Утопленница и игрок - страница 16



Маня пыталась сбить «больного» на нормальный, человеческий тон, нервно соображая – как бы у него спросить, как подступиться-то… И… и главное, что делать – после «положительного ответа»?!..

– … И тут – облом, Мань. Жуть. Так как же ты теперь, Мань? Хотя лето – длинное…

Вероятно, Манино лицо, что-то такое отразило – какую-то борьбу чувств.

– Ты чего мнешься-то, Мань? Всколыхнулась вся. Значит, все же… Витек?!

– Да причем здесь какой-то Витек! – достал ее все-таки неугомонный «пациент», заклинило его на этой ужасной чепухе!.. – Как тогда могла пройти версия, что Вы – мой муж, приехавший из Москвы меня навестить, пьяный и… избитый? – Маня усмехнулась. – Хамите Вы, Леша, глупо и бездарно. Увлеклись рассуждениями обо мне, лишенными элементарной логики, – тонко подловила его интеллигентная Маня.

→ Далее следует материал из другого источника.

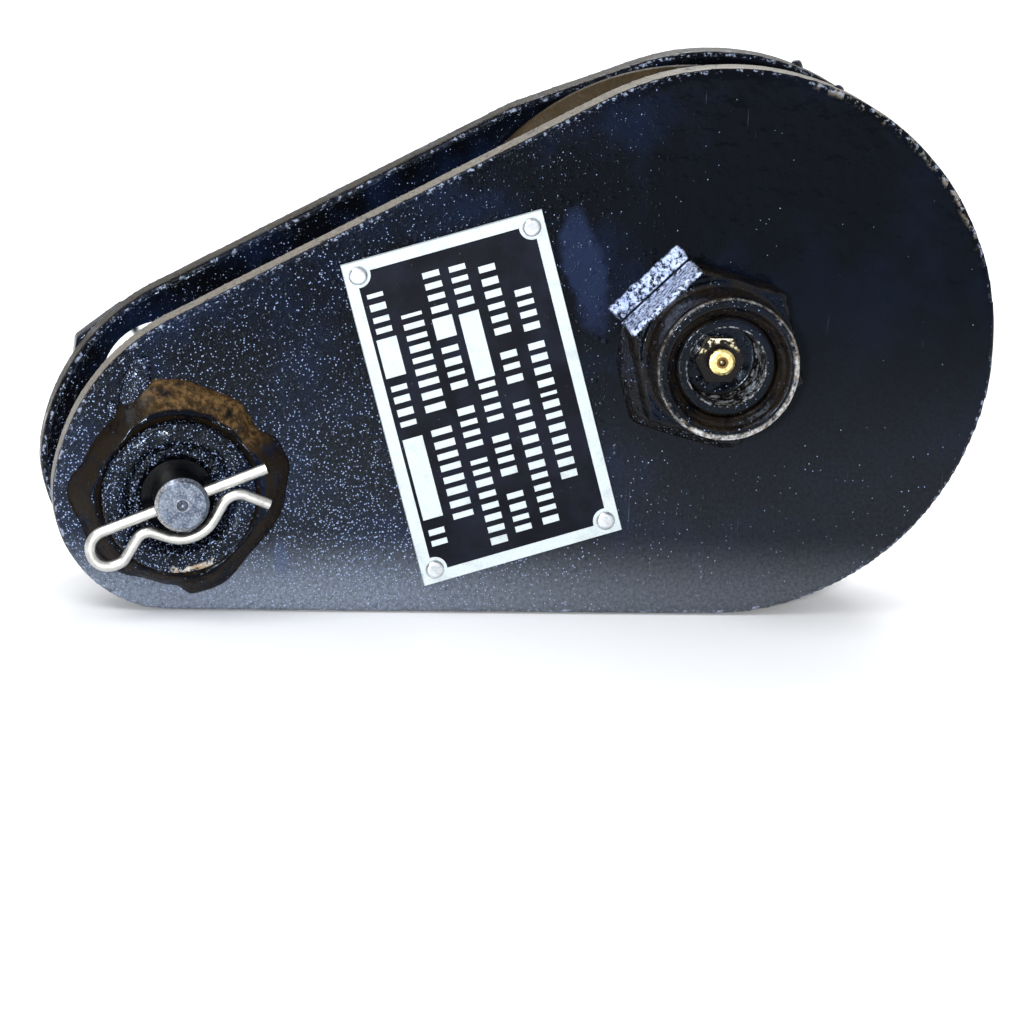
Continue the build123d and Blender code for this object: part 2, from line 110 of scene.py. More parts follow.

– Версии, Мань, – ничуть не сбившись, парировал тот, – проходят разные – в жизни. Такие «версии» случаются – с ума сойдешь. А тут – че? Муж в городе вкалывает… на свободе. А ты, Мань – жена, в смысле – тут отдыхаешь на свежем воздухе… тоже на свободе. С Витьком, допустим. Когда он без жены приезжает. Нормальный расклад. Обычное дело. Житейское, Мань, – хрипло крякнул «больной» и вздохнул.

Маня решилась – сейчас спрошу, хватит трепаться, чушь несусветную нести!.. Ей на станцию пора, и… проблему надо урегулировать – прямо сейчас, отступать некуда.

Все равно придется.

– … Одинокая толстая женщина в самом соку, с глазами, правда… – тут «Леша» как-то споткнулся и не договорил. – В общем. А сколько вас таких, толстых или страшных – по России-матушке! – патетичным сипом взвыл он неожиданно – Маня вздрогнула. – Никому не нужных. Зазря пропадающих! Страшно подумать. – И горько вздохнул.

… Так. Его уже на обобщения потянуло. Ударился в соображения «высшего порядка». О Родине задумался – под этим углом.

А время идет.

Идиот.

– Пошел к черту! – вдруг взорвалась Маня, припертая к стенке неотвратимостью предстоящего «действа», и от этого накаленная, как утюг.

– Вот, – обрадовался «больной». – Другой разговор. Здоровая реакция. Боевая. Как у людей. А то все: «Извините да простите!..», да «Как Вы?!..», «Не могли бы Вы…» – как с умалишенным. Будь проще, Мань, – мигнули ей нахально, – и мужик к тебе потянется. Так держать. Молодец.

– Вы напрасно со мной фамильярничаете, Леша, – высокомерно, с металлом в голосе начала Маня – и осеклась.

Устыдилась.

… Ему же это все еще более неприятно… и унизительно, скорей всего. Вот и балагурит, ерничает, дурака валяет… Ко мне прицепился с вопросами да расспросами, и вообще – несет околесную… Бог знает что, от неловкости!..

… На самом-то деле, если кому и было сейчас неловко – то это ей!..

Маня вспыхнула и попыталась придать лицу максимально тактичное и одновременно твердое, «медсестринское» выражение. Она открыла уже было рот, но «мужик» ее опередил – буквально на долю секунды.

– Мань, мне по нужде нужно. По малой, – спокойно сказал он. Но что-то такое мелькнуло в спокойных мужских глазах, Маня заметила.

Нет, не только легко читаемая физическая боль, которую «мужик», надо отдать ему должное, неплохо «контролировал»…

Но что-то еще, едва уловимое…

Беспомощность.

Очень глубоко припрятанная, злая – чисто мужская, но… беспомощность.

«Медсестра Маня» строго взглянула на «пациента».

– Вот и я о том, – отрезала она бестрепетно, официальным голосом медработника, сочтя этот тон единственно возможным выходом из положения.